Андрей многим отличался от своих сверстников — и темпераментом, и одаренностью, и образованностью. А он хотел быть таким, как все. Отсюда его драчливость, матерщина, общение с подозрительными приятелями. Когда Андрею было пятнадцать лет, он подал в школе заявление с просьбой принять его в комсомол, тогда все поголовно были комсомольцами. Его не приняли — против выступил его близкий друг, который сказал на собрании, что Тарковский не достоин носить звание комсомольца. (Стая всегда защищается от чужаков.) Андрей тогда очень переживал свою «неполноценность», это позже он гордился, что в школе «не состоял».
Но что удивительно — он не порвал с этим своим другом и даже зауважал его «за объективность».
А уже через два-три года Андрей стал «стилягой», возникло стремление быть не таким, как все, а таким, как некоторые. Эти некоторые выделились в особое братство, объединенное любовью к джазу, мечтой о кока-коле как о некоем символе свободы, набриолиненными волосами, узкими брюками и пестрыми галстуками…

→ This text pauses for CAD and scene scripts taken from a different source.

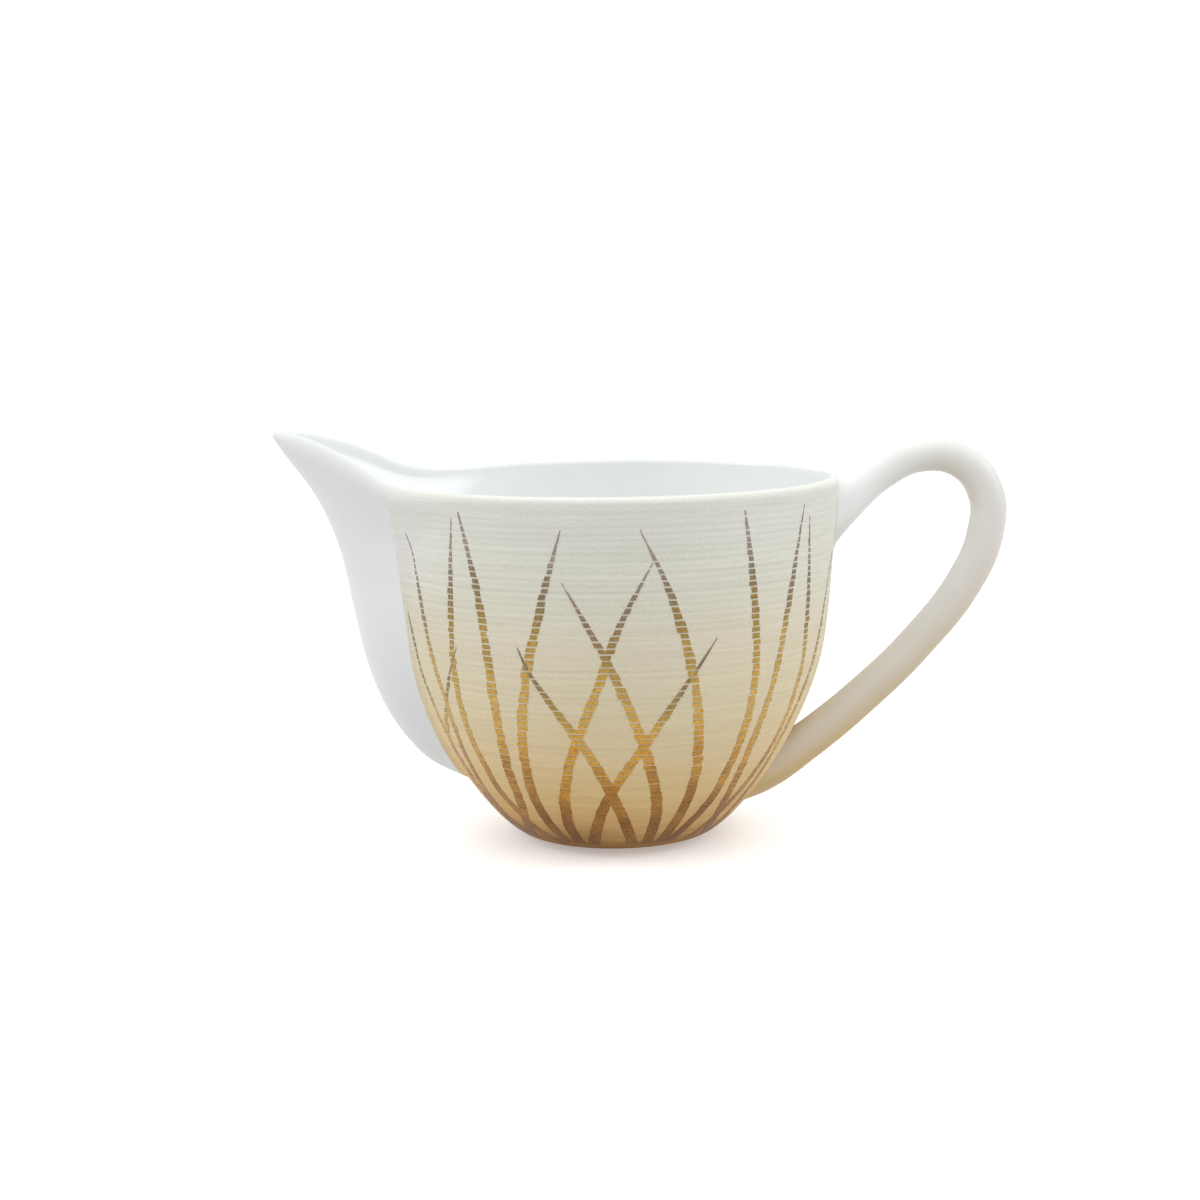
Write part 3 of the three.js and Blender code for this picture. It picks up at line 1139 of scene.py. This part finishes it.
@dataclass
class Handle:
    """The round loop handle, thicker where it meets the bowl, and the slip that fixes both its ends."""

    form: JugForm
    route: tuple[tuple[float, float, float], ...] = (
        (38.5, 60.0, 5.6), (46.0, 67.3, 4.7), (53.1, 72.7, 3.8), (61.0, 76.05, 3.42), (69.5, 74.9, 3.5),
        (74.6, 68.6, 3.62), (74.7, 60.4, 3.7), (70.9, 51.0, 3.68), (61.1, 38.3, 3.64), (50.4, 27.8, 3.74),
        (38.4, 18.0, 3.98), (29.5, 12.0, 4.15), (21.0, 9.0, 4.2),
    )
    sink: float = 1.0
    slip_radius: float = 0.42
    steps: int = 14
    roundness: int = 11
    root_roundness: int = 8
    core_sides: int = 96
    core_rings: int = 40
    core_bottom: float = 1.3
    core_top: float = 90.0

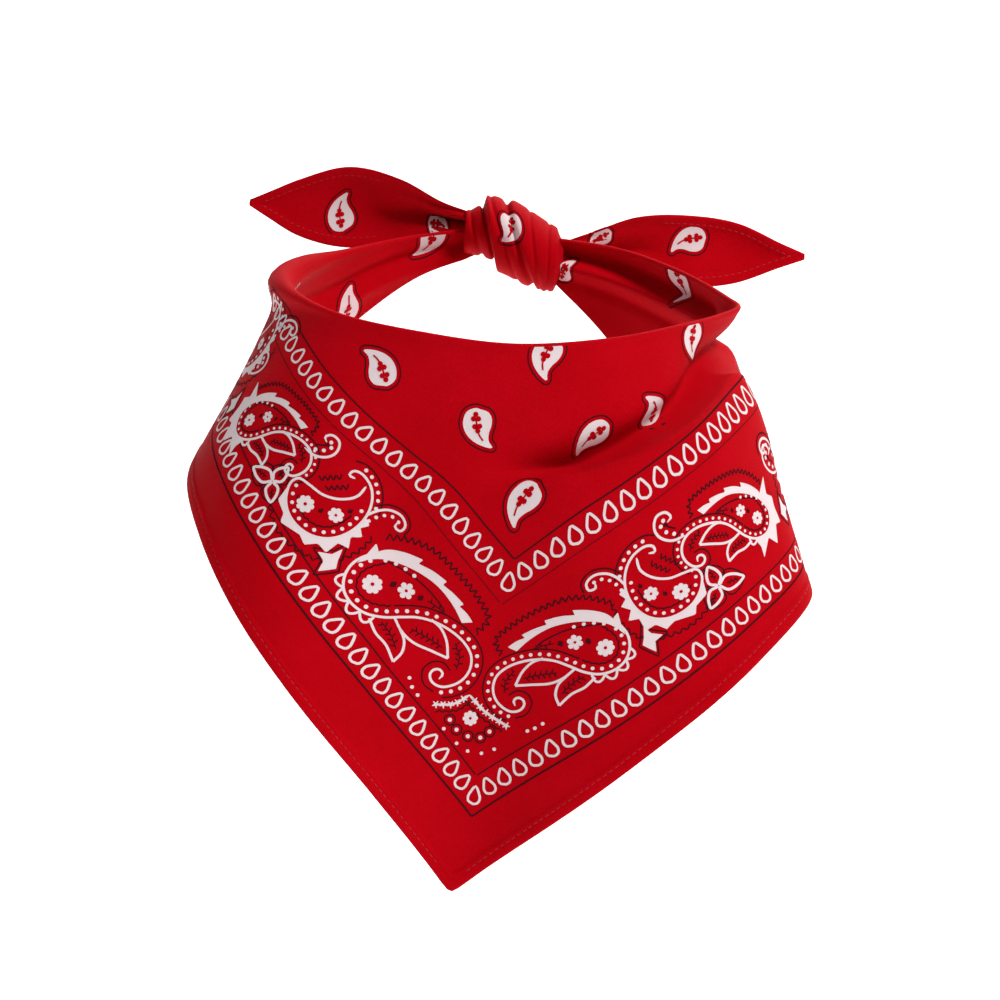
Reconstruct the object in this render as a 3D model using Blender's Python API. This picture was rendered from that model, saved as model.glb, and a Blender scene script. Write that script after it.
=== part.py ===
"""A printed cotton bandana, tied behind an open neck, with its point hanging in front.

Metres, +Z up. The wearer faces -Y, so the point hangs at -Y and the knot is at +Y.
The origin is the middle of the neck opening, level with its top edge.

Tables are in millimetres and degrees. Places on the cloth are given as "along", the distance
along the top edge from the middle of the front, and "down", the distance from the top edge.
"""

import math

import bpy
import numpy as np

MM = 0.001

# ---------------------------------------------------------------- driving dimensions
WALL = 1.5  # cloth with its turned edges, as one wall
SEAM_GAP = 0.3  # between neighbouring pieces
KNOT_GAP = 1.0  # from the knot to the slanting ends of the neck bands
POINT_ALONG = -6.5  # where the point hangs, along the top edge
POINT_DROP = 191.2  # top edge to the tip of the point
CLOTH_TURN = 5.1  # how far the square is turned from straight, in degrees
LEFT_SEAM = -116.0  # where the front drape becomes the left neck band
RIGHT_SEAM = 106.0  # where it turns the sharp corner into the right one
HEM_WIDTH = 5.0
HEM_WALL = 1.0
HEM_CLEAR = 5.0  # from the tip to the start of each turned hem
HEM_FROM, HEM_TO = -98.0, 98.0  # how far the turned hems run along the top edge
DRAPE_CELL = 7.0  # width of the facets of the drape and bands
DRAPE_ROWS = 17  # rows of points from the top edge to the turned hem, on each of them
TAIL_CELLS = 12  # facets along a tail
SIDES_OF_KNOT = 18

# The top edge, from the knot round the left side, the front and the right side to the knot.
# x y z: the edge; flare: how far the cloth leans out; drop: most cloth below the edge;
# roll: radius of the soft roll along the edge
EDGE_COLUMNS = ("x", "y", "z", "flare", "drop", "roll")
TOP_EDGE = {
    "knot_left": (-12, 62, 17, 0, 12, 1.0),
    "back_left_2": (-36, 57, 13, 2, 18, 1.0),
    "back_left_1": (-61, 38, 8, 10.0, 36, 1.6),
    "side_left_2": (-74.5, 15, 6, 16.9, 62, 2.6),
    "side_left_1": (-79.5, -5, 4, 21.4, 90, 2.8),
    "front_left_3": (-74.7, -24, 4, 27.5, 130, 1.8),
    "front_left_2": (-57, -43, 2, 26.3, 300, 1.0),
    "front_left_1": (-28, -54, 0, 12.2, 300, 1.0),
    "front_mid": (4, -57, -1, 7.6, 300, 1.0),
    "front_right_1": (36, -50, 2, 16.4, 300, 1.0),
    "front_right_2": (60, -33, 5, 26.8, 300, 1.0),
    "front_right_3": (76, -12, 6, 28.5, 300, 1.0),
    "corner_right": (83, 2, 7, 12.0, 150, 1.0),
    "side_right": (80, 10, 8, 19.8, 110, 1.0),
    "back_right_1": (62, 34, 12, 10.2, 66, 1.0),
    "back_right_2": (40, 52, 15, 2, 39, 1.0),
    "knot_right": (16, 58, 16, 0, 20, 1.0),
}
EDGE_FLARE_SHARE = 0.6  # share of the flare right at the edge
FULL_FLARE_DOWN = 15.0  # depth where the flare is whole
LOW_FLARE_SHARE = 0.9  # share of it at LOW_FLARE_DOWN and below
LOW_FLARE_DOWN = 120.0
EDGE_SMOOTHING = 6.0  # how softly the fall of the cloth follows the edge's turns

# Large folds: the crease line as (along, down) points, the depth of the trough above it, the
# swell below it, and the half widths of both
FOLD_COLUMNS = ("crease", "trough", "trough_width", "swell", "swell_width")
FOLDS = {
    "cowl": (((4, 47), (20, 45), (40, 39), (62, 29), (84, 18)), 3.5, 11.0, 3.5, 20.0),
    "corner": (((78, 19), (96, 21), (118, 19)), 6.0, 17.0, 0.0, 10.0),
    "right_band": (((130, 6), (158, 8), (180, 7)), 2.5, 5.0, -3.0, 8.0),
}
FOLD_FADE = 38.0  # length over which a fold dies out at its ends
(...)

После поездки в Сибирь с геологической экспедицией Андрей наконец нашел себя. С первого курса ВГИКа стало ясно, что кино — это его дорога. Здесь реализовались все его таланты.
Оказалось, что он любит и умеет работать. Сняв «Рублева», он понял, что способен на многое в искусстве. Уже тогда о нем стали говорить как о гении. А за гениальность приходится платить. Вспомним «Доктора Фаустуса» Т. Манна, не случайно Андрей хотел его экранизировать.
В дневнике Андрея от 12 сентября 1970 года есть такая запись:
«Я, наверное, эгоист. Но ужасно люблю и мать, и отца, и Маринку, и Сеньку. Но на меня находит столбняк, и я не могу выразить своих чувств. Любовь моя какая-то недеятельная… Я хочу только, наверное, чтобы меня оставили в покое, даже забыли. Я не хочу рассчитывать на их любовь и ничего от них не требую, кроме свободы. А свободы-то нет и не будет…»
Хорошо, что ни мама, ни папа не прочли этих слов, мне одной пришлось пережить их горечь. Андрей не умел любить своих близких, перед которыми он испытывал чувство вины. Ему хотелось освободиться от нас морально, чтобы быть «как все» в своей личной жизни. Он тяготился нашими высокими требованиями к нему, хотя никто из нас не высказывал ему своих претензий или недовольств. Он страдал. Слишком поздно я поняла слова закадрового героя «Зеркала»: «В конце концов, я хотел быть просто счастливым».
Был ли он счастливым?
Может быть, он ответил на этот вопрос в «Жертвоприношении»?
Странные письма
Я снова перелистываю французское издание дневников Андрея. За сентябрь 1983 года есть только одна запись. Андрей в который раз ломает голову над тем, каким образом вызволить из советского плена сына, тещу и падчерицу. Той осенью он работает в Италии над документальным фильмом Донателлы Багливо, ставит «Бориса Годунова» в Ковент-Гардене, начинает «Жертвоприношение». Но в дневниковых его записях присутствует постоянный мрачный фон — тоска по сыну, оставшемуся в Москве.
Начальники Госкино ставят Андрею одно условие — прежде, чем они продлят ему срок пребывания за границей в связи с его творческими планами, он должен приехать в Москву вместе с женой. Андрей понимает, что означают эти требования, которые он получает через советское посольство в Италии, — он уже никогда больше не сможет выехать за границу.
До папы все настойчивее доходят слухи о том, что Андрей не хочет возвращаться в Москву. Однажды, это было в сентябре 1983-го, приехав в Дом ветеранов кино в Матвеевском, где жил тогда папа, я узнаю, что у него побывал директор киностудии «Мосфильм». Он ехал в командировку в Италию и мог бы передать Андрею письмо от папы. А предложению этому предшествовал разговор — Андрей, закончив «Ностальгию», не желает возвращаться в Москву.